I think that’s the thing. I like to get invested in characters – in their personal stories and struggles. I’m more likely to do that if I design a character that I’m interested in rather than let the dice randomly assign me one.



5 Responses

  1. I’ve been thinking about this, since I bought Houses of the Blooded for $5 yesterday. You have to roll on a table to see which houses each parent came from, and how many siblings you have, what their gender is, and what your order in the birth was. You have three points you can spend to shift these to nearby results. You could spend them to be an only child instead of having 2 older brothers, or to make one parent a Fox instead of an Elk. Anyway, after that, character creation is entirely driven by player choice.

    The text says that this is a mechanical representation of not being able to choose your family. I’m not so sure. You can’t choose your gender in real life either, but you definitely can in the game. Also, the game leaves you great big blanks when it comes to these family members, which you can fill in with wisdom rolls.

    Anyway, it reminded me of creation in Artesia: Adventures in the Known World. Roll to see what culture you hail from. Roll to see where you were born. Roll to see if you have an unusual family situation. Roll to see which parent(s) it applies to. Roll to see what Social class your parents belonged too. Roll to see what professions they held. Roll (on several tables) to see what bloodlines they passed to their children. Roll to see how many siblings you have, and in what order, and of what gender. Roll to see your relations with them. Roll to see what star-sign you were born under, and whether its influence hangs light or strong on you. Roll to see whether and what omens preceded your birth. Roll to see whether and what events happened to you in childhood. I should mention that all of these factors combine to give your character’s starting attributes.

    Finally, when you’ve gotten to your character’s sixteenth year, you can make a choice: Join one of your parents in their profession, or roll a test to try to join another of equal or lesser social class. Each year, accumulate money and experience as indicated by the class, which you can roll to change. Oh, and roll (on several tables) to see whether and what notable events occurred to you that year.

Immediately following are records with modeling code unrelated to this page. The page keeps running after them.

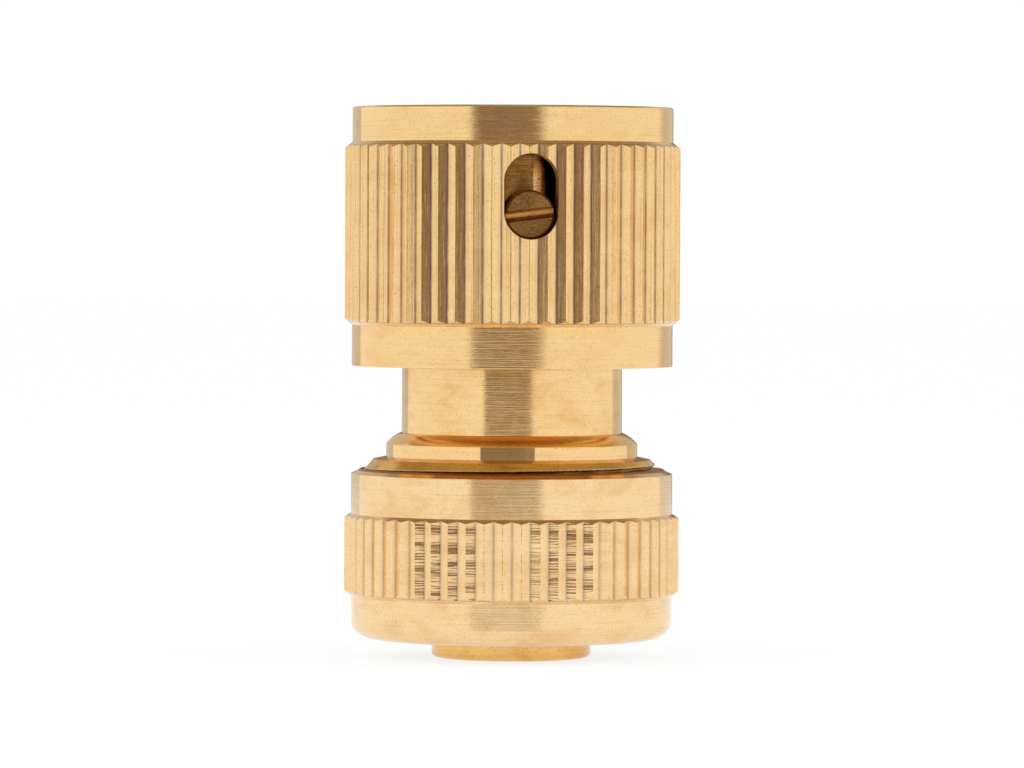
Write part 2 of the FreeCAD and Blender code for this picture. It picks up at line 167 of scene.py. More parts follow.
# straight knurl, the same teeth on the collar and the nut
knurl = {
    "teeth": 57,
    "crestRadius": 15.0,
    "valleyRadius": 14.675,
    "crestFlat": 0.015,     # half of the flat's width, as a share of a tooth
    "valleyFlat": 0.008,
}
knurlSteps = 4 * knurl["teeth"]     # four columns of corners to a tooth


# materials, procedural on Object coordinates
def nodeTree(name):
    material = bpy.data.materials.new(name)
    material.use_nodes = True
    tree = material.node_tree
    return material, tree, tree.nodes["Principled BSDF"]


def stretchedNoise(tree, scale, detail=2.0, rough=0.5, warp=0.0):  # noise on Object coordinates, per metre
    place = tree.nodes.new("ShaderNodeTexCoord")
    mapping = tree.nodes.new("ShaderNodeMapping")
    mapping.inputs["Scale"].default_value = scale
    tree.links.new(place.outputs["Object"], mapping.inputs["Vector"])
    texture = tree.nodes.new("ShaderNodeTexNoise")
    for socket, number in zip(("Scale", "Detail", "Roughness", "Distortion"), (1.0, detail, rough, warp)):
        texture.inputs[socket].default_value = number
    tree.links.new(mapping.outputs["Vector"], texture.inputs["Vector"])
    return texture.outputs["Fac"]


def spread(tree, value, low, high, start=0.0, end=1.0):  # a smooth step from low to high
    step = tree.nodes.new("ShaderNodeMapRange")
    step.interpolation_type = "SMOOTHSTEP"
    for socket, number in zip(("From Min", "From Max", "To Min", "To Max"), (low, high, start, end)):
        step.inputs[socket].default_value = number
    tree.links.new(value, step.inputs["Value"])
    return step.outputs["Result"]


def calc(tree, operation, first, second=0.0):
    node = tree.nodes.new("ShaderNodeMath")
    node.operation = operation
    for socket, value in zip(node.inputs, (first, second)):
        if isinstance(value, (int, float)):
            socket.default_value = value
        else:
            tree.links.new(value, socket)
    return node.outputs["Value"]


def blendColour(tree, factor, first, second):
    node = tree.nodes.new("ShaderNodeMix")
    node.data_type = "RGBA"
    for socket, value in zip((node.inputs[0], node.inputs[6], node.inputs[7]), (factor, first, second)):
        if isinstance(value, (int, float)):
            socket.default_value = value
        elif isinstance(value, tuple):
            socket.default_value = (*value, 1.0)
        else:
            tree.links.new(value, socket)
    return node.outputs[2]


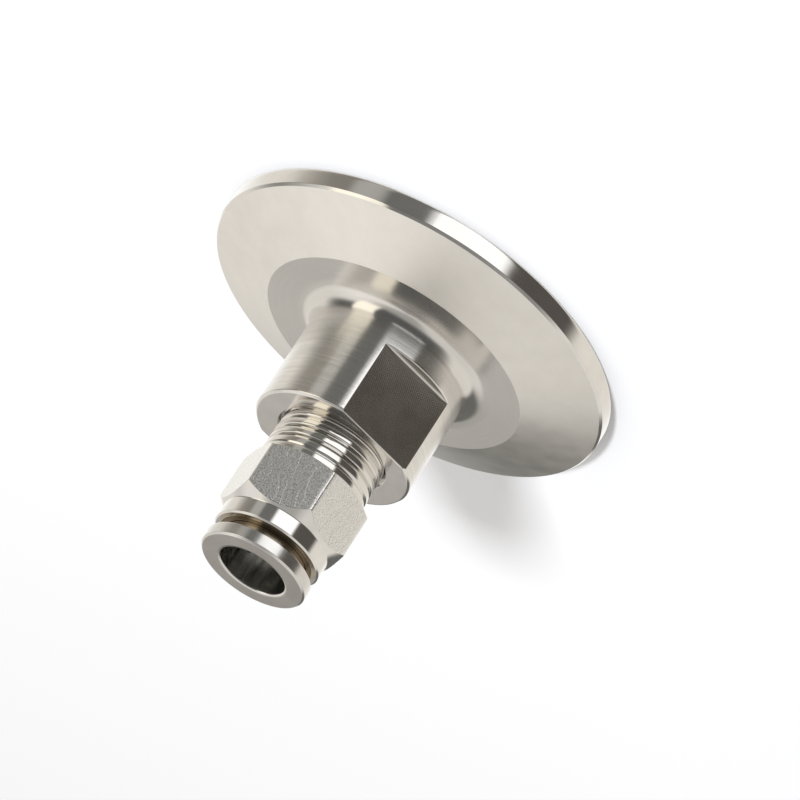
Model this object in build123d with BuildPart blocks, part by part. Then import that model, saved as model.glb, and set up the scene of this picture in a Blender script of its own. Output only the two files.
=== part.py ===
from build123d import *
import os
from math import cos, radians, sin, tan

# Push-in tube fitting screwed into a sanitary clamp ferrule.
# The origin is the centre of the ferrule's sealing face. +Z runs along the common axis to the
# push-in end, and the ferrule's two wrench flats face +Y and -Y. Lengths are millimetres.

# Ferrule: clamp flange and hub, turned from one bar
flange_diameter = 50.5
rim_height = 2.5
cone_angle = 20.0
shoulder_diameter = 33.0
neck_width = 1.3
hub_diameter = 20.0
hub_height = 20.0
hub_chamfer = 0.4
flats_across = 17.0
flats_length = 10.0
flat_edge_break = 0.15
gasket_groove_land = 1.7
gasket_groove_width = 3.5
gasket_groove_depth = 1.6
process_bore_diameter = 10.0

# Pipe thread, 1/4 inch: its major diameter at the gauge plane, which is the hub's front. The
# fitting's thread is tapered and the ferrule's tapped hole is parallel.
thread_diameter = 13.157
thread_taper = 1 / 16
thread_engaged_length = 6.0
thread_exposed_length = 5.23
thread_clearance = 0.02
tapped_depth = 9.5
thread_mouth_width = 0.42
thread_mouth_depth = 0.55

# Tube and what grips, seals and stops it
tube_diameter = 8.0
socket_clearance = 0.06
socket_length = 6.5
flow_bore_diameter = 6.2
seal_height = 1.7
seal_squeeze = 0.25
seal_clearance = 0.02
seal_play = 0.1
seal_seat_width = 1.8
claw_thickness = 0.3
claw_count = 8
claw_slot_width = 0.8
claw_bite = 0.15
claw_angle = 47.5
claw_room = 0.7
claw_rim_clearance = 0.05
press_clearance = 0.01

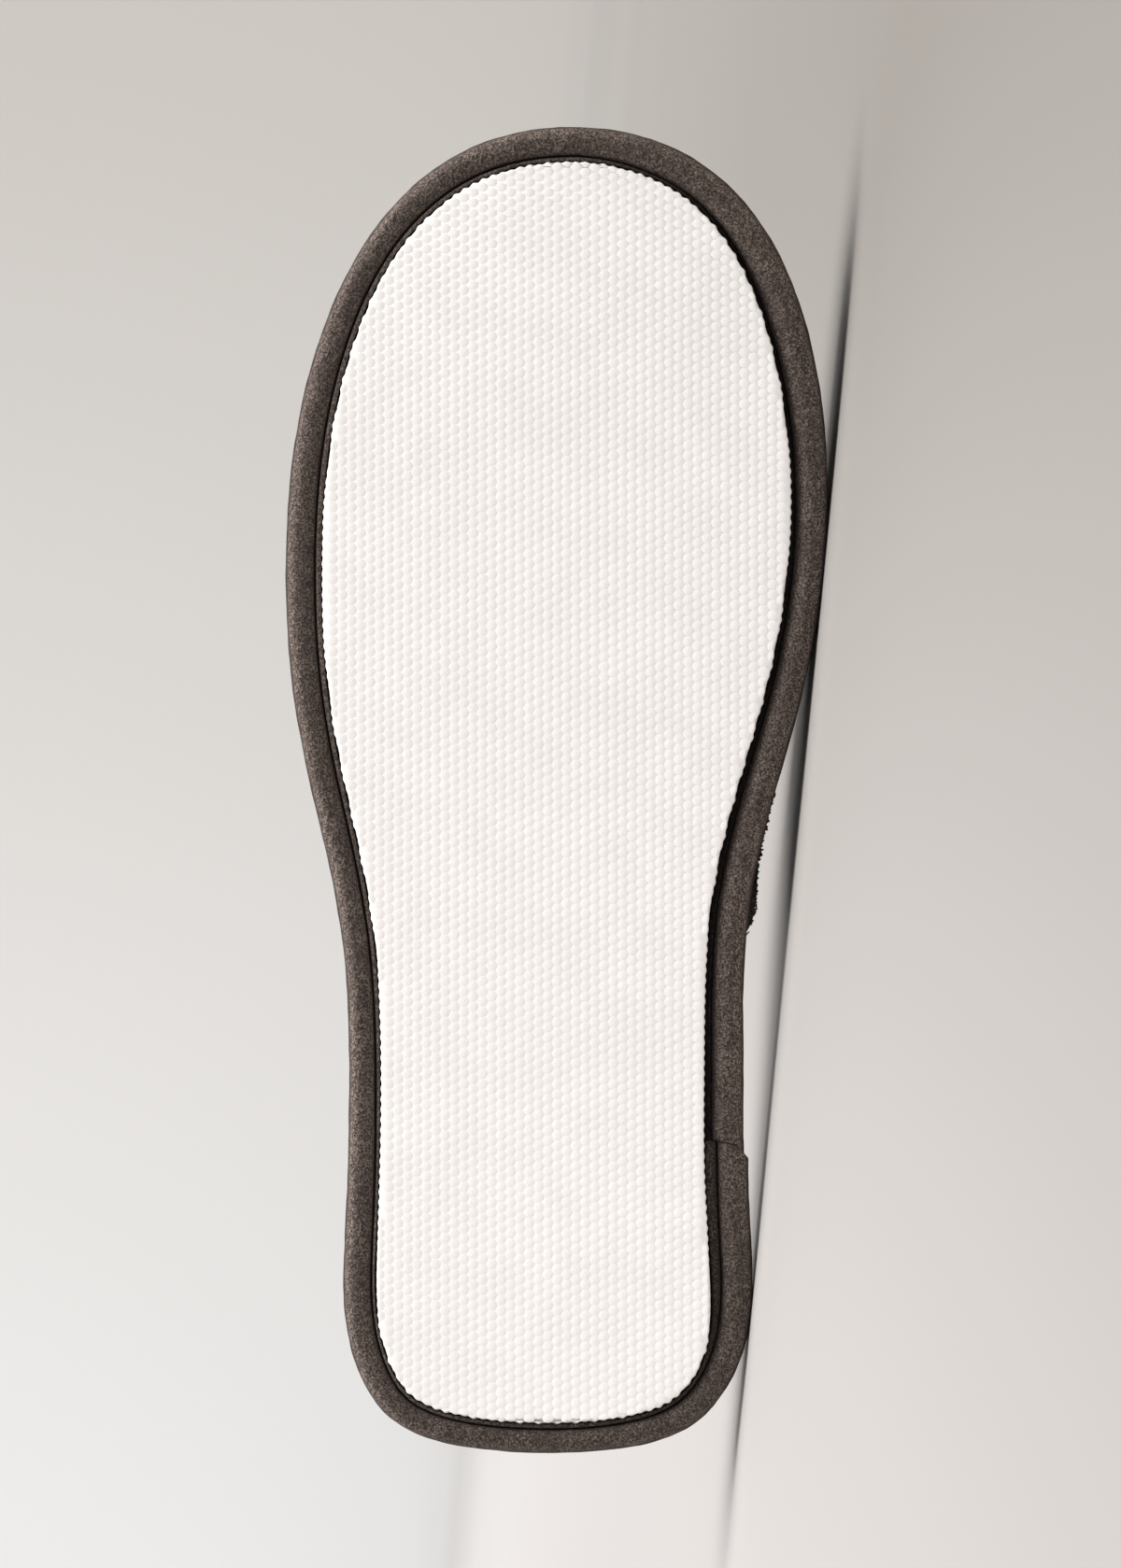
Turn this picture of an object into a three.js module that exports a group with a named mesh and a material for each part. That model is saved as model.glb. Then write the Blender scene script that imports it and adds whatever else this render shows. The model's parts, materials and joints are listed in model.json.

    That’s more of a system where you can’t choose what, in “reality,” cannot be chosen (except there still isn’t a coin-flip for your character’s gender, which feature I would totally like to see). Okay, it sounds almost parodic, but I’ve actually found it fun. I’ve totally done that Traveller-esque thing where you just make characters by yourself for fun.

    I guess I think that there’s some kind of balance to be struck. Presuming that every slice of the wheel has something of equal potential interest, spinning the wheel isn’t a punishment: It’s just a prod, a starting point, an outside element you are challenged to integrate into your design. It’s like the ingredient on Iron Chef or the weekly challenge of any other similar reality show. They don’t say “Okay, just do whatever and we’ll pick who wins.” They say “This week, you will be cooking with…PRAWNS! For Guy Fieri and Gary Busey! ALLEZ CUISINE!”

    Houses forces one or two minor ingredients on you, but I personally would happily accept larger constraints on my freedom. Rolling an 7 for Charisma doesn’t interest me, but rolling that I was born under the Dragon and survived an encounter with a ghost as a child, both of which reduce my appearance, but give me bonuses to my strength and will, and unlock a gift to see the unseen, totally does. I guess when I see enough details like that, a personality seems to emerge, and attachments form. He’s been through so much already! I want to help him out, and see what he does next! Alternately, he’s confusing or uninteresting, and I roll again, just like you’re supposed to roll again with a bad set of stats or whatever.

  2. I see random character generation as accomplishing two things: it serves as a prod to get me to play character types that are outside of my default set, and it gives the chance of ending up with a character that is genuinely notable (and memorable) in some particular respect in a way that's fair. If you have to roll for it, a character that has an 18 STR or DEX (or for that matter, a 3) stands out in a way that a point-buy system just doesn't accomplish. "What a surprise, another Elven archer with a DEX as high as the player an afford!" It's very similar to the way that a lucky roll in diced combat can be remembered many years later, while simply spending your 3 Plot Points to achieve the same effect is like Ho, hum, you played the game correctly.

    That's not to say that I always want to generate characters randomly, or even that it's my preferred method, but I can definitely see the attraction and certainly put up with it if that's what the GM & players want.

  3. I don’t think you have to depend on dice for randomness and surprise. Other people have a constant ability to surprise me with their choices and actions. I’m playing in a Nobilis game now – which is all resource management – and I’m regularly caught off-guard by what others come up with…

  4. Of course people can surprise you with what they choose to do. But I submit you’ll hardly ever be surprised when somebody chooses to make their character extremely good at its defining shtick; in fact, you’d be more surprised if it were the other way around. I mean, wasn’t your original point that the reason random generation was a deal-breaker for you was that if you left it up to the whim of the dice you might end up with a crappy character?

  5. Sure. I’d thought you’d responded by saying you rely on randomness for surprises… and I was responding to that.

    As far as crappy characters go, I might choose to play someone with a serious weakness… but, notable or no, I’d generally rather not get stuck with one against my will. When I roll dice I tend to hope they turn out well… and, as a result, I’ll usually perceive a randomly generated PC with poor stats as a disappointment.